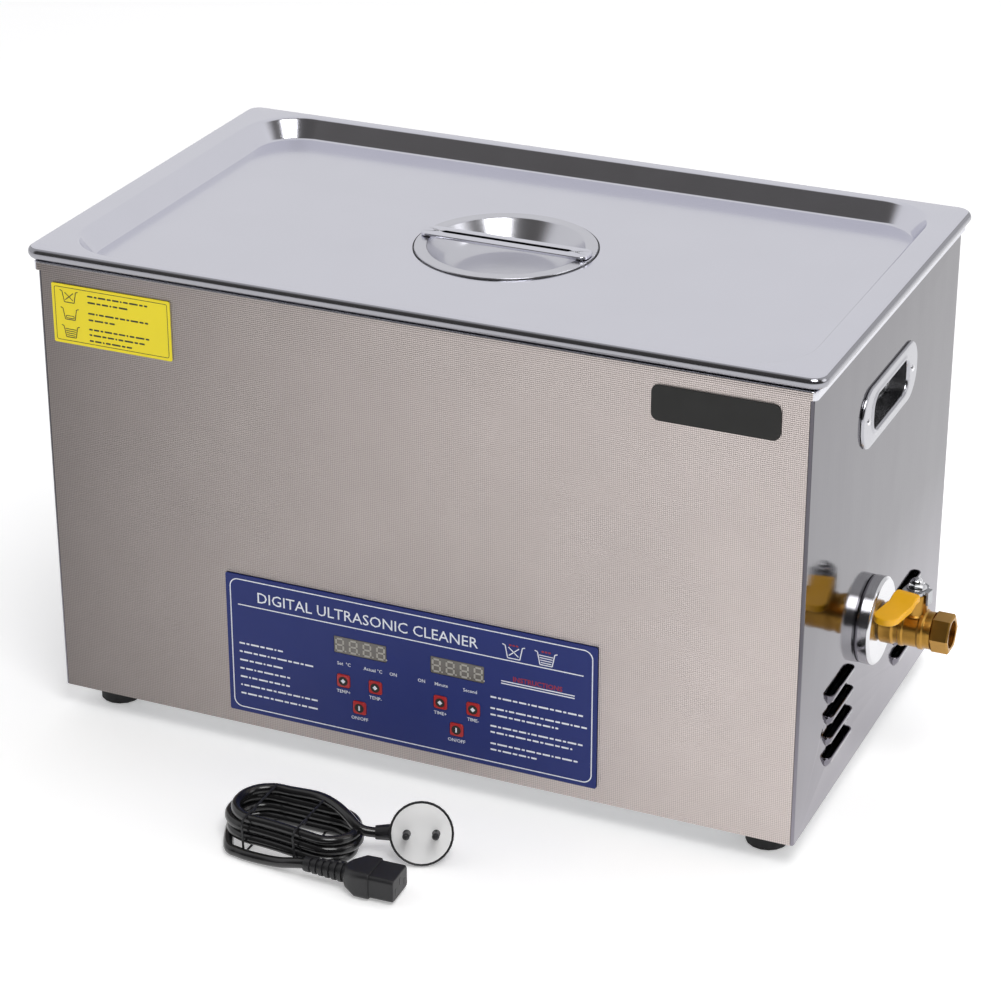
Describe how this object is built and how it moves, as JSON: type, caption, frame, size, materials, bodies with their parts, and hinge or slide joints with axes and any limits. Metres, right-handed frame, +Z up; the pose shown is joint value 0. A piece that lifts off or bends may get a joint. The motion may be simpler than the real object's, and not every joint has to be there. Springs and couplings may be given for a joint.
{
  "type": "ultrasonic cleaner",
  "caption": "Bench-top ultrasonic cleaner: stainless tank in a sheet-metal case with loose lid, digital control panel, side handles, brass drain valve and an unplugged mains lead.",
  "frame": {"origin": "middle of the machine's footprint, lead left out, on the surface that the rubber feet stand on", "axes": "+X to the right along the long side with the drain valve at its end, +Y to the rear away from the control panel, +Z up"},
  "size_m": [0.605, 0.4648, 0.345],
  "materials": {
    "embossed_steel": "embossed diamond weave, satin",
    "polished_steel": "mirror polished",
    "pressed_steel": "bright pressed stainless",
    "zinc_steel": "zinc plated",
    "black_rubber": "matt",
    "blue_overlay": "printed satin film",
    "red_key": "satin",
    "display_window": "smoked, glossy",
    "yellow_foil": "printed adhesive film",
    "black_foil": "printed adhesive film",
    "brass": "as cast and turned",
    "chrome": "bright plated",
    "yellow_vinyl": "dipped soft vinyl",
    "black_plastic": "moulded",
    "cord_pvc": "glossy PVC",
    "white_plastic": "moulded",
    "circuit_board": "solder mask",
    "copper_winding": "varnished winding",
    "transducer_metal": "turned",
    "heater_silicone": "silicone sheet"
  },
  "bodies": {
    "casing": {"front_panel": "embossed_steel", "rear_panel": "embossed_steel", "side_panel_left": "polished_steel", "side_panel_right": "polished_steel", "tank": "pressed_steel", "handle_left": "pressed_steel", "handle_right": "pressed_steel", "drain_flange": "pressed_steel", "base_plate": "zinc_steel", "foot_front_left": "black_rubber", "foot_front_right": "black_rubber", "foot_rear_left": "black_rubber", "foot_rear_right": "black_rubber", "control_panel": "blue_overlay", "display_temperature": "display_window", "display_time": "display_window", "notice_label": "yellow_foil", "name_plate": "black_foil", "valve_body": "brass", "drain_elbow": "brass", "fan_guard": "chrome", "appliance_inlet": "black_plastic", "switch_frame": "black_plastic", "fan_frame": "black_plastic", "plug": "cord_pvc", "cord_connector": "cord_pvc", "cord_hank": "cord_pvc", "cord_to_connector": "cord_pvc", "cord_to_plug": "cord_pvc", "plug_face": "white_plastic", "generator_board": "circuit_board", "display_board": "circuit_board", "mains_transformer": "copper_winding", "transducer_1": "transducer_metal", "transducer_2": "transducer_metal", "transducer_3": "transducer_metal", "transducer_4": "transducer_metal", "transducer_5": "transducer_metal", "transducer_6": "transducer_metal", "transducer_7": "transducer_metal", "transducer_8": "transducer_metal", "transducer_9": "transducer_metal", "transducer_10": "transducer_metal", "heater_pad": "heater_silicone"},
    "lid": {"lid": "polished_steel", "lid_dish": "pressed_steel", "lid_bar": "polished_steel"},
    "valve_spindle": {"valve_ball": "chrome", "valve_stem": "chrome", "valve_lever": "zinc_steel", "lever_sleeve": "yellow_vinyl"},
    "fan_rotor": {"fan_rotor": "black_plastic"},
    "switch_rocker": {"switch_rocker": "black_plastic"},
    "key_temp_up": {"key_temp_up": "red_key"},
    "key_temp_down": {"key_temp_down": "red_key"},
    "key_heat": {"key_heat": "red_key"},
    "key_time_up": {"key_time_up": "red_key"},
    "key_time_down": {"key_time_down": "red_key"},
    "key_ultrasound": {"key_ultrasound": "red_key"}
  },
  "joints": [
    {"name": "lid_lift", "type": "slide", "parent": "casing", "child": "lid", "axis": [0, 0, 1], "range_m": [0, 0.25]},
    {"name": "valve_turn", "type": "hinge", "parent": "casing", "child": "valve_spindle", "pos_m": [0.27655, -0.017, 0.115], "axis": [0, 0, 1], "range_deg": [0, 90]},
    {"name": "fan_spin", "type": "hinge", "parent": "casing", "child": "fan_rotor", "pos_m": [-0.17535, 0.1455, 0.084], "axis": [0, 1, 0], "continuous": true},
    {"name": "switch_tip", "type": "hinge", "parent": "casing", "child": "switch_rocker", "pos_m": [0.17665, 0.157, 0.058], "axis": [0, 0, 1], "range_deg": [0, 12]},
    {"name": "press_temp_up", "type": "slide", "parent": "casing", "child": "key_temp_up", "axis": [0, 1, 0], "range_m": [0, 0.0004], "stiffness_N_per_m": 500},
    {"name": "press_temp_down", "type": "slide", "parent": "casing", "child": "key_temp_down", "axis": [0, 1, 0], "range_m": [0, 0.0004], "stiffness_N_per_m": 500},
    {"name": "press_heat", "type": "slide", "parent": "casing", "child": "key_heat", "axis": [0, 1, 0], "range_m": [0, 0.0004], "stiffness_N_per_m": 500},
    {"name": "press_time_up", "type": "slide", "parent": "casing", "child": "key_time_up", "axis": [0, 1, 0], "range_m": [0, 0.0004], "stiffness_N_per_m": 500},
    {"name": "press_time_down", "type": "slide", "parent": "casing", "child": "key_time_down", "axis": [0, 1, 0], "range_m": [0, 0.0004], "stiffness_N_per_m": 500},
    {"name": "press_ultrasound", "type": "slide", "parent": "casing", "child": "key_ultrasound", "axis": [0, 1, 0], "range_m": [0, 0.0004], "stiffness_N_per_m": 500}
  ]
}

★ ★ ★ ★ ★ ★ ★

**EXERCISE DIRECTIONS:** Can you reproduce all the material exactly?

**OUTPUT BELOW:**
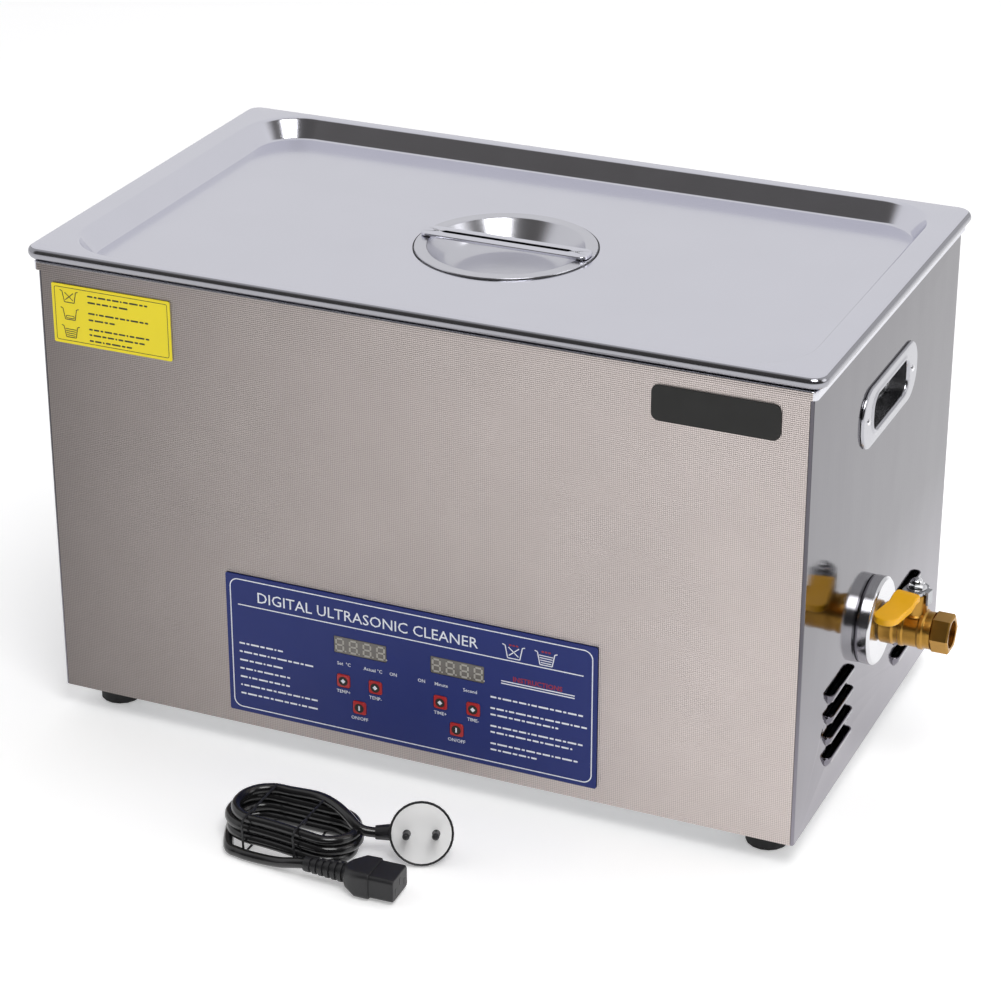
Describe how this object is built and how it moves, as JSON: type, caption, frame, size, materials, bodies with their parts, and hinge or slide joints with axes and any limits. Metres, right-handed frame, +Z up; the pose shown is joint value 0. A piece that lifts off or bends may get a joint. The motion may be simpler than the real object's, and not every joint has to be there. Springs and couplings may be given for a joint.
{
  "type": "ultrasonic cleaner",
  "caption": "Bench-top ultrasonic cleaner: stainless tank in a sheet-metal case with loose lid, digital control panel, side handles, brass drain valve and an unplugged mains lead.",
  "frame": {"origin": "middle of the machine's footprint, lead left out, on the surface that the rubber feet stand on", "axes": "+X to the right along the long side with the drain valve at its end, +Y to the rear away from the control panel, +Z up"},
  "size_m": [0.605, 0.4648, 0.345],
  "materials": {
    "embossed_steel": "embossed diamond weave, satin",
    "polished_steel": "mirror polished",
    "pressed_steel": "bright pressed stainless",
    "zinc_steel": "zinc plated",
    "black_rubber": "matt",
    "blue_overlay": "printed satin film",
    "red_key": "satin",
    "display_window": "smoked, glossy",
    "yellow_foil": "printed adhesive film",
    "black_foil": "printed adhesive film",
    "brass": "as cast and turned",
    "chrome": "bright plated",
    "yellow_vinyl": "dipped soft vinyl",
    "black_plastic": "moulded",
    "cord_pvc": "glossy PVC",
    "white_plastic": "moulded",
    "circuit_board": "solder mask",
    "copper_winding": "varnished winding",
    "transducer_metal": "turned",
    "heater_silicone": "silicone sheet"
  },
  "bodies": {
    "casing": {"front_panel": "embossed_steel", "rear_panel": "embossed_steel", "side_panel_left": "polished_steel", "side_panel_right": "polished_steel", "tank": "pressed_steel", "handle_left": "pressed_steel", "handle_right": "pressed_steel", "drain_flange": "pressed_steel", "base_plate": "zinc_steel", "foot_front_left": "black_rubber", "foot_front_right": "black_rubber", "foot_rear_left": "black_rubber", "foot_rear_right": "black_rubber", "control_panel": "blue_overlay", "display_temperature": "display_window", "display_time": "display_window", "notice_label": "yellow_foil", "name_plate": "black_foil", "valve_body": "brass", "drain_elbow": "brass", "fan_guard": "chrome", "appliance_inlet": "black_plastic", "switch_frame": "black_plastic", "fan_frame": "black_plastic", "plug": "cord_pvc", "cord_connector": "cord_pvc", "cord_hank": "cord_pvc", "cord_to_connector": "cord_pvc", "cord_to_plug": "cord_pvc", "plug_face": "white_plastic", "generator_board": "circuit_board", "display_board": "circuit_board", "mains_transformer": "copper_winding", "transducer_1": "transducer_metal", "transducer_2": "transducer_metal", "transducer_3": "transducer_metal", "transducer_4": "transducer_metal", "transducer_5": "transducer_metal", "transducer_6": "transducer_metal", "transducer_7": "transducer_metal", "transducer_8": "transducer_metal", "transducer_9": "transducer_metal", "transducer_10": "transducer_metal", "heater_pad": "heater_silicone"},
    "lid": {"lid": "polished_steel", "lid_dish": "pressed_steel", "lid_bar": "polished_steel"},
    "valve_spindle": {"valve_ball": "chrome", "valve_stem": "chrome", "valve_lever": "zinc_steel", "lever_sleeve": "yellow_vinyl"},
    "fan_rotor": {"fan_rotor": "black_plastic"},
    "switch_rocker": {"switch_rocker": "black_plastic"},
    "key_temp_up": {"key_temp_up": "red_key"},
    "key_temp_down": {"key_temp_down": "red_key"},
    "key_heat": {"key_heat": "red_key"},
    "key_time_up": {"key_time_up": "red_key"},
    "key_time_down": {"key_time_down": "red_key"},
    "key_ultrasound": {"key_ultrasound": "red_key"}
  },
  "joints": [
    {"name": "lid_lift", "type": "slide", "parent": "casing", "child": "lid", "axis": [0, 0, 1], "range_m": [0, 0.25]},
    {"name": "valve_turn", "type": "hinge", "parent": "casing", "child": "valve_spindle", "pos_m": [0.27655, -0.017, 0.115], "axis": [0, 0, 1], "range_deg": [0, 90]},
    {"name": "fan_spin", "type": "hinge", "parent": "casing", "child": "fan_rotor", "pos_m": [-0.17535, 0.1455, 0.084], "axis": [0, 1, 0], "continuous": true},
    {"name": "switch_tip", "type": "hinge", "parent": "casing", "child": "switch_rocker", "pos_m": [0.17665, 0.157, 0.058], "axis": [0, 0, 1], "range_deg": [0, 12]},
    {"name": "press_temp_up", "type": "slide", "parent": "casing", "child": "key_temp_up", "axis": [0, 1, 0], "range_m": [0, 0.0004], "stiffness_N_per_m": 500},
    {"name": "press_temp_down", "type": "slide", "parent": "casing", "child": "key_temp_down", "axis": [0, 1, 0], "range_m": [0, 0.0004], "stiffness_N_per_m": 500},
    {"name": "press_heat", "type": "slide", "parent": "casing", "child": "key_heat", "axis": [0, 1, 0], "range_m": [0, 0.0004], "stiffness_N_per_m": 500},
    {"name": "press_time_up", "type": "slide", "parent": "casing", "child": "key_time_up", "axis": [0, 1, 0], "range_m": [0, 0.0004], "stiffness_N_per_m": 500},
    {"name": "press_time_down", "type": "slide", "parent": "casing", "child": "key_time_down", "axis": [0, 1, 0], "range_m": [0, 0.0004], "stiffness_N_per_m": 500},
    {"name": "press_ultrasound", "type": "slide", "parent": "casing", "child": "key_ultrasound", "axis": [0, 1, 0], "range_m": [0, 0.0004], "stiffness_N_per_m": 500}
  ]
}